Personalized Voice Synthesis through Human-in-the-Loop Coordinate Descent
Yusheng Tian, Junbin Liu, Tan Lee
TL;DR
This work addresses personalized voice synthesis without target recordings by coupling a speech resynthesis framework with a human-in-the-loop, coordinate-descent search over PCA-derived speaker-embedding coefficients. The embedding space is shown to be interpretable, with principal directions largely aligned to perceptual attributes like pitch and timbre, enabling intuitive user-driven refinements. Through computer simulations and a user study, the method demonstrates high similarity to target voices for in-domain data and provides insights into limitations when targeting out-of-domain voices due to training data constraints. The approach offers a practical pathway for voiceless individuals to regain a recognizable voice and suggests future extensions to initialization strategies and multilingual settings.
Abstract
This paper describes a human-in-the-loop approach to personalized voice synthesis in the absence of reference speech data from the target speaker. It is intended to help vocally disabled individuals restore their lost voices without requiring any prior recordings.
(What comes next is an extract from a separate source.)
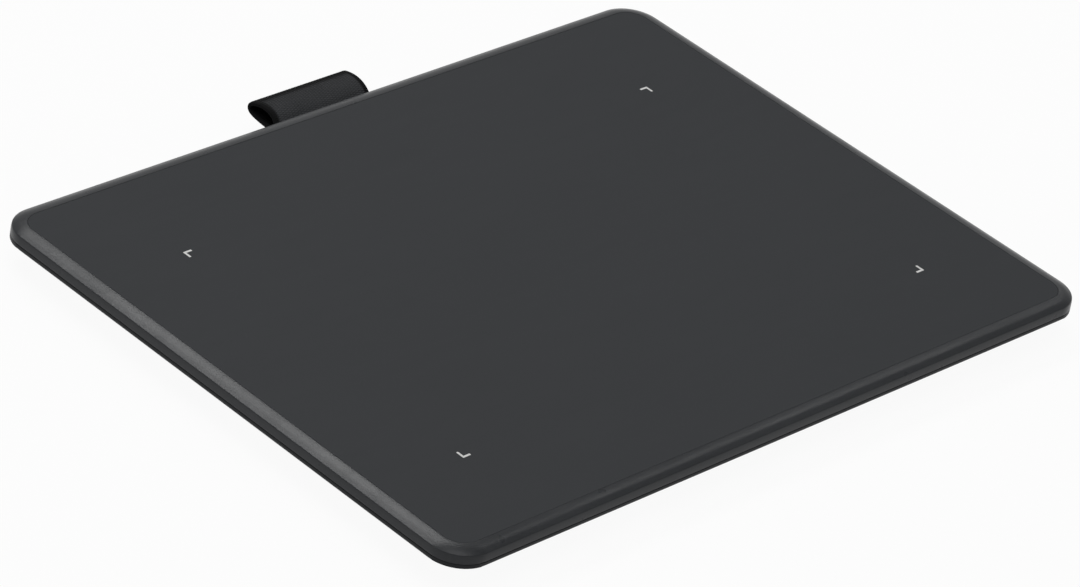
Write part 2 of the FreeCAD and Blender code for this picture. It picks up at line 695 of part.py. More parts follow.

The proposed approach leverages a learned speaker embedding space. Starting from an initial voice, users iteratively refine the speaker embedding parameters through a coordinate descent-like process, guided by auditory perception. By analyzing the latent space, it is noted that that the embedding parameters correspond to perceptual voice attributes, including pitch, vocal tension, brightness, and nasality, making the search process intuitive. Computer simulations and real-world user studies demonstrate that the proposed approach is effective in approximating target voices across a diverse range of test cases.